197. Action Memorandum From C. Fred Bergsten of the National Security Council Staff to the President’s Assistant for National Security Affairs (Kissinger)1


  • The STR Decision—A Pyrrhic Victory?

I am still seriously concerned about the future administration of U.S. trade policy. The President’s decision to retain the appearance of an independent STR2 already appears to be undercut in substance by the way in which the decision was implemented and subsequent developments:

The Secretary of Commerce, not the President, offered the position to Carl Gilbert.
The President gave the Secretary of Commerce the option to locate STR physically within Commerce.
Gilbert accepted the position without any conditions concerning direct access to the President or his relationship with other agencies. His well-known eagerness for the position suggested in advance that this would be his response.
On the present trade mission to Europe, Gilbert has been excluded from private meetings between Stans and key foreigners such as Kiesinger and Strauss.

The result, particularly if STR is physically located within Commerce, will be a clear undermining of STR’s leadership role in U.S. trade policy. Such a result would adversely affect the President in the following ways:

The widespread kudos he has received for retaining an independ-ent STR will disappear. Another massive campaign on the subject would probably develop since the groups involved are all interested in substance rather than appearance.
Our trade legislation, both this year and in the future, will face increased difficulty on the Hill because of the widespread desire in Congress (including such key people as Wilbur Mills and John Byrnes) for STR leadership. Our legislative proposals will face enough problems without adding this one.
The foreign policy consequences which were avoided for the moment by the decision to retain STR will appear all over again. They would be even worse now because the protectionist image of Commerce has been greatly intensified by the Stans approach on textiles.
STR will be severely handicapped in regaining the top-quality staff which is needed somewhere in the Government if we are to make substantive progress on trade policy generally and move toward a far reaching Nixon Round, the rationale for the appointment of our blue ribbon commission and intensified internal study per NSSM 49, during this Administration. Such a staff will never develop through the State system or be attracted by Commerce.

At least three things need to be done soon to give substance to the apparent STR decision. First, the President should invite Gilbert along with Stans to report to him on the European trip and to discuss plans for the coming Far East trip. This would enable Gilbert to meet the President and enhance his stature both internally and publicly, particularly if the White House announced their meeting.

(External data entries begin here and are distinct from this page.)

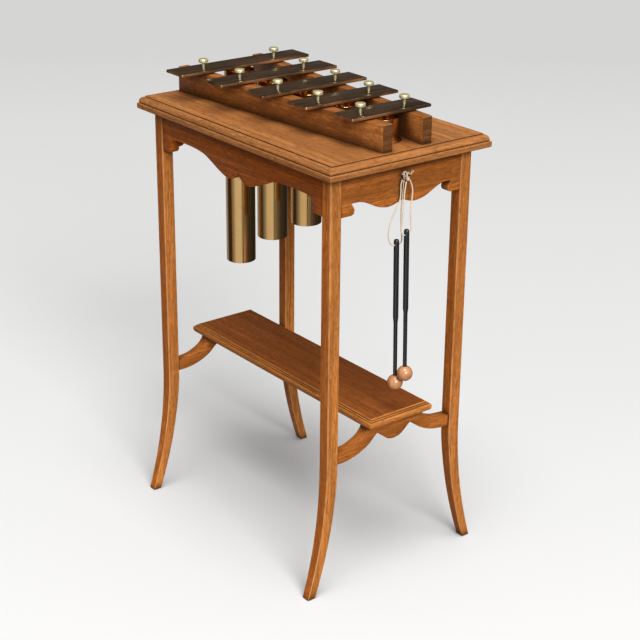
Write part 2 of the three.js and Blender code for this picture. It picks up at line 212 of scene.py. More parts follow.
def cut_with(obj, tools):
    """Subtracts the tool objects from obj and deletes them."""
    for tool in tools:
        modifier = obj.modifiers.new("cut", "BOOLEAN")
        modifier.operation = "DIFFERENCE"
        modifier.solver = "EXACT"
        modifier.object = tool
    bpy.context.view_layer.update()
    evaluated = obj.evaluated_get(bpy.context.evaluated_depsgraph_get())
    mesh = bpy.data.meshes.new_from_object(evaluated)
    obj.modifiers.clear()
    obj.data = mesh
    for tool in tools:
        bpy.data.objects.remove(tool)
    return obj


def rod(center, radius, low, high, sides, axis="Z"):
    """A round cutting tool along Z or Y, in metres."""
    verts, faces = turned([(0, low), (radius, low), (radius, high), (0, high)], sides)
    spin = Matrix.Rotation(math.pi / 2, 4, "X") if axis == "Y" else Matrix.Identity(4)
    return build("tool", move(verts, Matrix.Translation(center) @ spin), faces, [])


def round_edges(obj, width, angle):
    """Rounds the edges of a mesh object that are sharper than the angle in degrees."""
    bm = bmesh.new()
    bm.from_mesh(obj.data)
    bmesh.ops.recalc_face_normals(bm, faces=bm.faces)
    sharp = [e for e in bm.edges if e.is_manifold and e.calc_face_angle(0) > math.radians(angle)]
    bmesh.ops.bevel(bm, geom=sharp, offset=width, offset_type="OFFSET", segments=2,
                    profile=0.5, affect="EDGES", clamp_overlap=True)
    bm.to_mesh(obj.data)
    bm.free()
    return obj


# ------------------------------------------------------------------ node helpers
class Nodes:
    """A short way to add nodes to a node tree and join them."""

    def __init__(self, tree):
        self.tree = tree

    def add(self, kind, **settings):
        node = self.tree.nodes.new(kind)
        for key, value in settings.items():
            setattr(node, key, value)
        return node

    def join(self, a, b):
        self.tree.links.new(a, b)

    def put(self, socket, value):
        """Joins a node's output to a socket, or sets the socket to a plain value."""
        if isinstance(value, bpy.types.NodeSocket):
            self.join(value, socket)
        else:
            socket.default_value = value

    def coords(self, scale, rotation=(0, 0, 0), location=(0, 0, 0), source=None):
        """Object coordinates in metres, turned, moved and scaled."""
        node = self.add("ShaderNodeMapping")
        node.inputs["Scale"].default_value = scale
        node.inputs["Rotation"].default_value = rotation
        node.inputs["Location"].default_value = location
        self.join(source or self.add("ShaderNodeTexCoord").outputs["Object"], node.inputs["Vector"])
        return node.outputs[0]

    def noise(self, vector, scale=1.0, detail=2.0, rough=0.5, distortion=0.0):
        node = self.add("ShaderNodeTexNoise")
        self.join(vector, node.inputs["Vector"])
        node.inputs["Scale"].default_value = scale
        node.inputs["Detail"].default_value = detail
        node.inputs["Roughness"].default_value = rough
        node.inputs["Distortion"].default_value = distortion
        return node.outputs["Fac"]

    def ramp(self, value, stops, eased=False):
        """Maps a value through stops of (position, grey level or colour)."""
        node = self.add("ShaderNodeValToRGB")
        ramp = node.color_ramp
        ramp.interpolation = "EASE" if eased else "LINEAR"
        while len(ramp.elements) < len(stops):
            ramp.elements.new(0.5)
        for element, (position, colour) in zip(ramp.elements, stops):
            element.position = position
            element.color = (*colour, 1) if isinstance(colour, tuple) else (colour, colour, colour, 1)
        self.join(value, node.inputs[0])
        return node.outputs[0]

    def math(self, operation, a, b):
        node = self.add("ShaderNodeMath", operation=operation)
        self.put(node.inputs[0], a)
        self.put(node.inputs[1], b)
        return node.outputs[0]

    def mix(self, factor, a, b):
        node = self.add("ShaderNodeMix", data_type="RGBA", blend_type="MIX")
        self.put(node.inputs["Factor"], factor)
        self.put(node.inputs[6], (*a, 1) if isinstance(a, tuple) else a)
        self.put(node.inputs[7], (*b, 1) if isinstance(b, tuple) else b)
        return node.outputs[2]

    def stain(self, colour, mask, amount, other):
        """Lays another colour over a colour, where the mask says and as strongly as the amount; used for
        grain, tarnish and wear, and also for painted shade.
        """
        return self.mix(self.math("MULTIPLY", mask, amount), colour, other)

    def occlusion_shade_mask(self, distance, stops):
        """A painted-shade mask from ambient occlusion: the places that are shut in by surfaces nearer than
        the distance.
        """
        node = self.add("ShaderNodeAmbientOcclusion", samples=6)
        node.inputs["Distance"].default_value = distance
        return self.ramp(node.outputs["AO"], stops)

    def bump(self, height, strength, distance):
        node = self.add("ShaderNodeBump")
        node.inputs["Strength"].default_value = strength
        node.inputs["Distance"].default_value = distance
        self.join(height, node.inputs["Height"])
        return node.outputs[0]


class Finish(Nodes):
    """A new material: one Principled shader, fed by the nodes."""

    def __init__(self, name):
        self.material = bpy.data.materials.new(name)
        self.material.use_nodes = True
        super().__init__(self.material.node_tree)
        self.tree.nodes.clear()
        self.shader = self.add("ShaderNodeBsdfPrincipled")
        out = self.add("ShaderNodeOutputMaterial")
        self.join(self.shader.outputs[0], out.inputs[0])

    def set(self, **values):
        for key, value in values.items():
            self.put(self.shader.inputs[key.replace("_", " ")], value)


def times(colour, red, green=None, blue=None):
    """A colour multiplied by one factor, or by one for each channel."""
    factors = (red, red if green is None else green, red if blue is None else blue)
    return tuple(min(1, c * f) for c, f in zip(colour, factors))


# ------------------------------------------------------------------ materials
GRAIN_TURN = {"X": (0, 0, 0), "Y": (0, 0, math.pi / 2), "Z": (0, math.pi / 2, 0)}


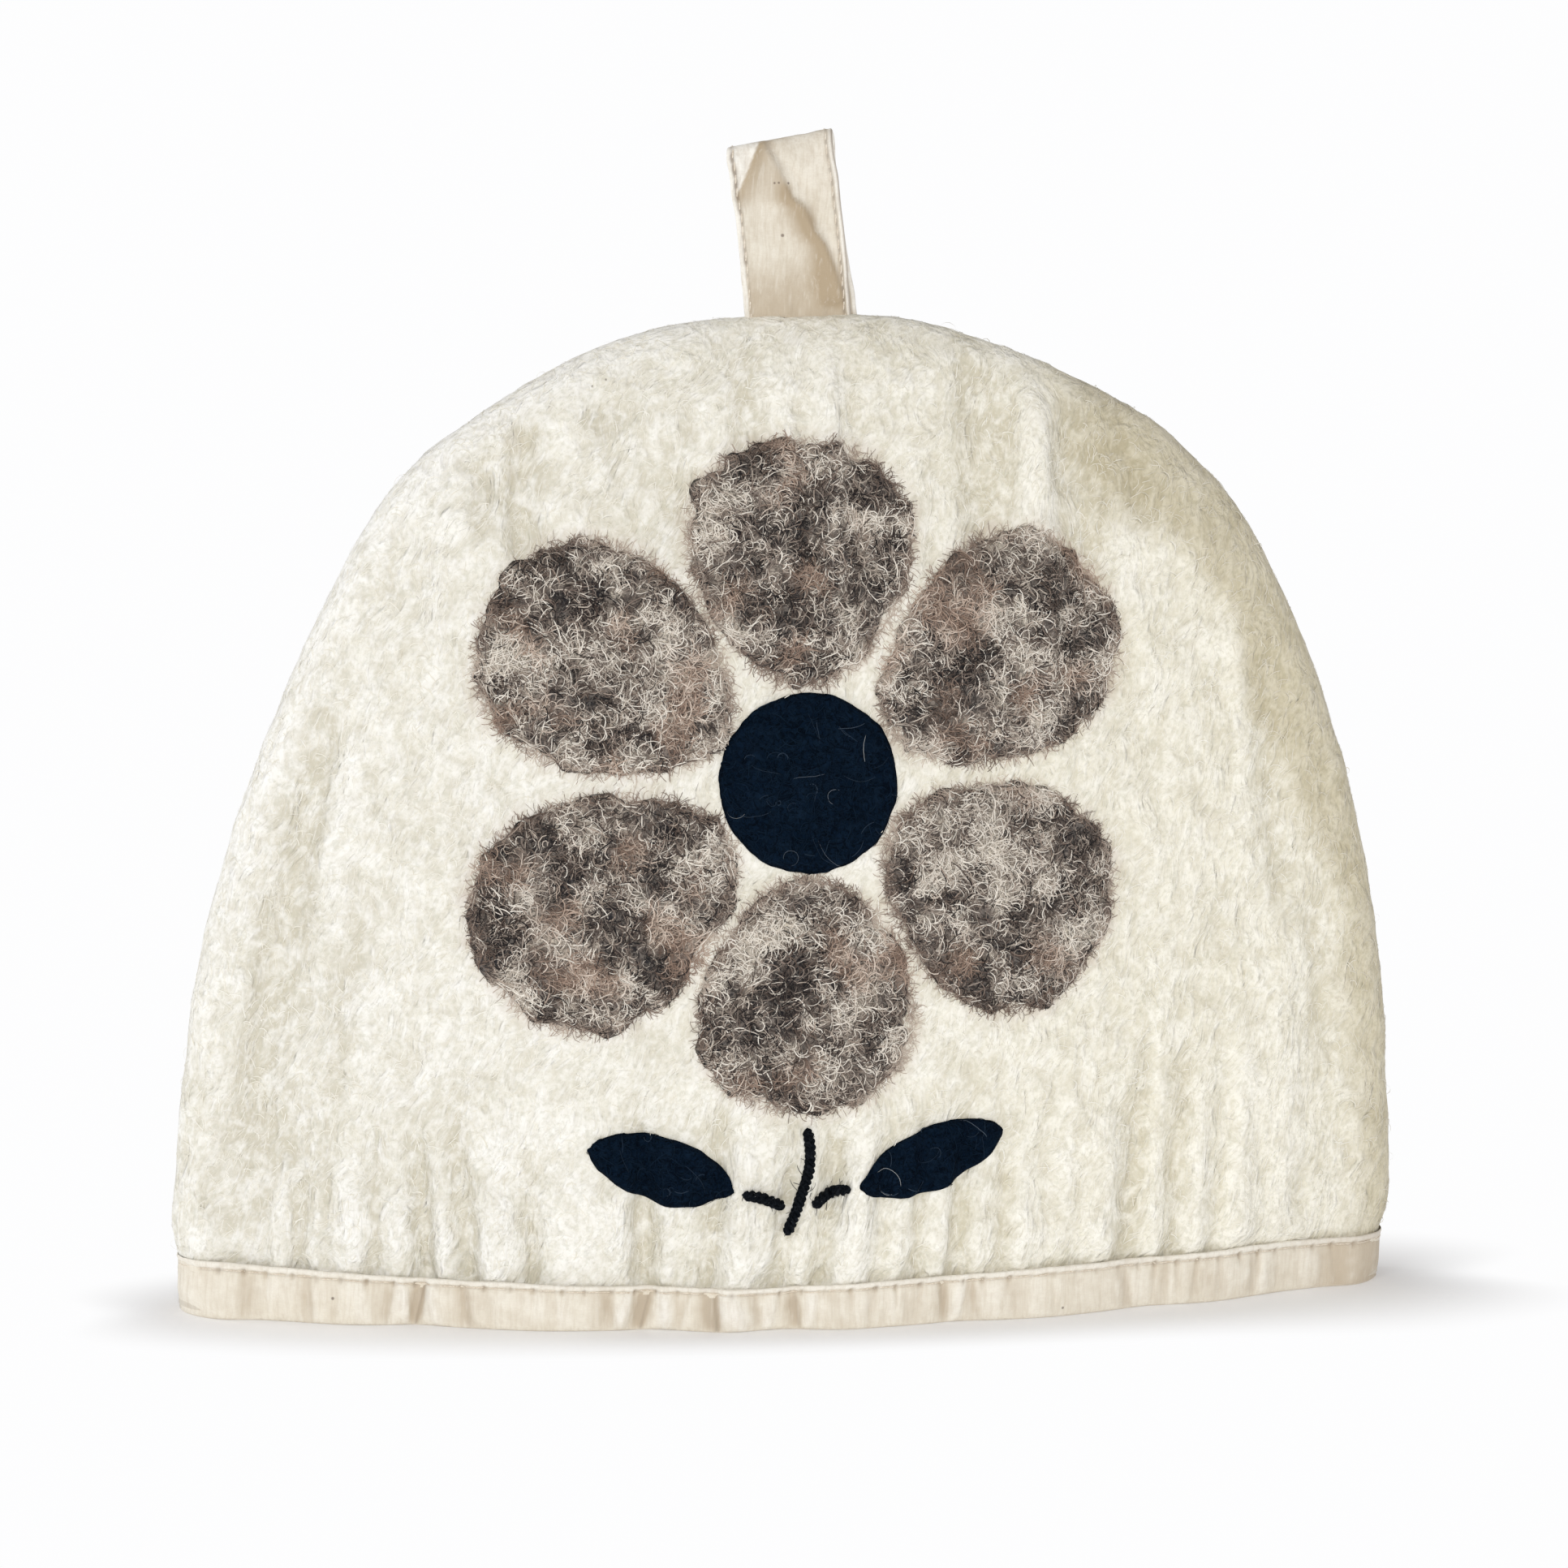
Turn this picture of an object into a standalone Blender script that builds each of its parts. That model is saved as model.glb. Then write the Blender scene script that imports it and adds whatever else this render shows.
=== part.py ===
"""Tea cosy: a seamless wool-felt hood with a bound hem, a hanging loop and a felted-on flower.

The origin is at the bottom centre. X runs along the width, the front faces -Y and Z is up.
Sizes in the tables are millimetres. Every cloth is a sheet on one shared surface: the middle
of the felt, whose half depth at each (x, z) is given by felt_half_depth.
"""

import math

import bmesh
import bpy
from mathutils import Matrix, Vector

MM = 0.001

# Felt hood, measured to the middle of the felt.
FELT_THICKNESS = 4.0
HALF_WIDTH = 168.0
HEIGHT = 263.0
HALF_DEPTH = 35.6
SIDE_FLATTENED = 0.41
MIDDLE_ROUNDING = 0.2
RIM_ROLL = 0.30
SIDE_POWER = 2.65
TOP_POWER = 2.14
RIM_FULLNESS_SIDE = 0.55
RIM_FULLNESS_TOP = 1.07
HEM_Z = 1.8
HEM_DRAWN_IN = 2.6
HEM_DRAWN_FLAT = 1.2
HEM_DRAWN_FROM = 11.0
HEM_DRAWN_HEIGHT = 16.0
FOLD_FADE = 0.14

# Mesh of the hood: rings from the middle of the hem out to the rim, closer together at the rim.
RINGS = 21
RIM_STEPS = (0.0, 0.9, 3.2, 7.5)
OUTLINE_SAMPLES = 2400

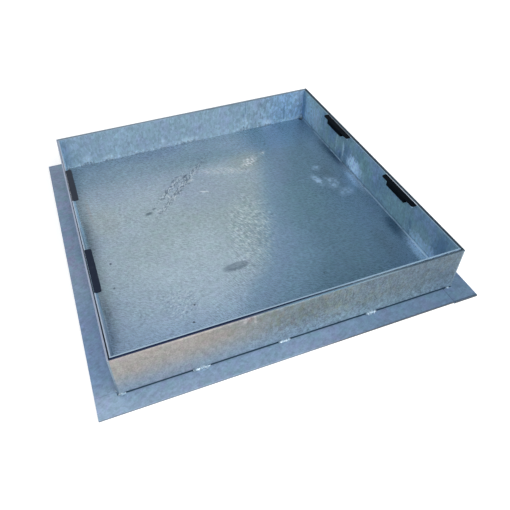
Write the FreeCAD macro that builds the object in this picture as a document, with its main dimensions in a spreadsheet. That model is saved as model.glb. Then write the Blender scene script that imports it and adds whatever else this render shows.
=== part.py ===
import FreeCAD, Part
import os

import Sketcher

# Recessed paving cover, in millimetres with +Z up. A galvanised tray takes the paving and rests loose
# in a welded frame, whose bedding flange is a ring of flat bar. The origin is the centre of the
# flange's footprint, on its underside.

DIMS = {
    # Frame walls: upright plates, the side ones full depth, the end ones between them
    "frame_wide": 635,
    "frame_deep": 635,
    "frame_tall": 100,
    "wall_sheet": 3,
    "corner_round": 1,
    "edge_round": 0.6,
    # Bedding flange: four flat bars laid in a pinwheel, which also reach in as the tray's ledge
    "bar_thick": 4,
    "side_bar_wide": 50,
    "end_bar_wide": 40,
    "flange_left": 37,
    "flange_right": 33,
    "flange_front": 33.5,
    "flange_back": 36,
    "left_bar_overrun": 8,
    "right_bar_overrun": 1.5,
    "seam_gap": 0.4,
    # Stitch welds along the foot of the walls, which hold the walls just off the bars
    "foot_gap": 2,
    "bead_leg": 4.5,
    "bead_end_share": 0.45,
    "stitch_long": 23,
    "corner_stitch_long": 14,
    "corner_stitch_inset": 0.3,
    "left_stitch_place": -174,
    "middle_stitch_place": -26,
    "right_stitch_place": 145,
    # Tray: a sheet folded up at both sides, its open ends closed by plates stitched on from below
    "gap_left": 1.2,
    "gap_right": 2.8,
    "gap_front": 2.5,
    "gap_back": 1.8,
    "tray_turn": 0.15,
    "tray_sheet": 2.5,
    "floor_tall": 20,
    "fold_round": 3,
    "vent_wide": 6,
    "end_skirt": 8,
    "tray_bead_leg": 3,
    "tray_stitch_long": 24,
    "tray_stitch_a": -262,
    "tray_stitch_b": -209,
    "tray_stitch_c": -135,
    "tray_stitch_d": -73,
    "tray_stitch_e": -2,
    "tray_stitch_f": 146,
    "tray_stitch_g": 210,
    # Stiffeners: folded channels under the tray, whose ends bear on the two side bars
    "stiffener_count": 5,
    "stiffener_wide": 40,
    "stiffener_sheet": 3,
    "stiffener_round": 2,
    "stiffener_short": 1.5,
    "stiffener_inset": 32,
    # Key plugs: moulded covers over the lifting slots, flush with the top of the tray and notched into it
    "plug_proud": 10.5,
    "plug_lap": 1.9,
    "plug_bar_long": 107.5,
    "plug_bar_thick": 2,
    "plug_body_long": 62,
    "plug_body_shift": 3,
    "plug_tall": 11.4,
    "plug_skin": 1.6,
    "plug_corner": 3.5,
    "plug_edge": 0.4,
    "plug_slip": 0.25,
    "slot_long": 56,
    "slot_tall": 4.5,
    "slot_drop": 5,
    "plug_left_back": 133,
    "plug_left_front": -123.5,
    "plug_right_back": 126.4,
    "plug_right_front": -129.6,
    # How far an outline runs past the sheet that it cuts through
    "cut_past": 1,
}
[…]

  • Second, STR should remain physically in its present location. This will require either that Stans be convinced not to exercise his option to [Page 516] move STR into the Commerce building (essentially on the grounds that it would avoid major Congressional problems and keep the State and Agriculture Departments and foreign emissaries off his neck) or that the President instruct Stans that he has reconsidered his decision and prefers that STR remain in its present location.3
  • Third, STR’s substantive leadership needs to be asserted. Our NSSM which places STR in the chair of our long-term internal study accomplishes that. In addition, it would be desirable if the President could praise STR or Gilbert personally in a public statement, perhaps in his trade message to the Congress next month.


I recommend that:

You urge the President to (a) invite Gilbert, along with Stans, to report to him on the European trip and on plans for the Far East trip in early May, with a White House announcement of their meeting; (b) inform Stans that he has decided that STR should remain physically in its present location; (c) take any opportunity that might arise to publicly praise STR and/or Gilbert personally and affirm their leadership of U.S. trade policy.
If you have not already done so, sign the proposed NSSM directing a far-reaching internal study of U.S. trade policy as agreed at the NSC meeting on April 9 to be chaired by STR.4

  1. Source: National Archives, Nixon Presidential Materials, NSC Files, Subject Files, Box 403, Office of the Special Trade Representative. Limited Official Use.
  2. Additional documentation on the President’s decision to keep the Office of the Special Trade Representative in the Executive Office of the President is scheduled for publication in Foreign Relations, 1969-1976, Organization and Management of Foreign Policy, 1969-1972.
  3. On May 19 Kissinger initialed a memorandum to the President with the recommendation: “That STR remain physically, as well as legally, within the Executive Office of the President.” (National Archives, Nixon Presidential Materials, NSC Files, Subject Files, Box 404, Eberle) In a May 21 memorandum, Haldeman told Flanigan that “the President would like you to make clear to Secretary Stans that he does not want the office itself moved. As the Secretary knows, the President will look to Stans for overall supervision of this office, but he feels it should not be moved from its present location and that any attempt to do so would create serious problems on the Hill, among other things.” (Ibid.) The May 19 memorandum is scheduled for publication in Foreign Relations, 1969-1976, Organization and Management of Foreign Policy, 1969-1972.
  4. At the end of this paragraph Haig wrote: “Done” (see Document 199) and added the following decision paragraph with “yes” and “no” options: “Bergsten to do memo to Pres. along above lines.” The “yes” option is checked, presumably by Kissinger. The May 19 memorandum to the President (see footnote 3 above) is apparently the memorandum.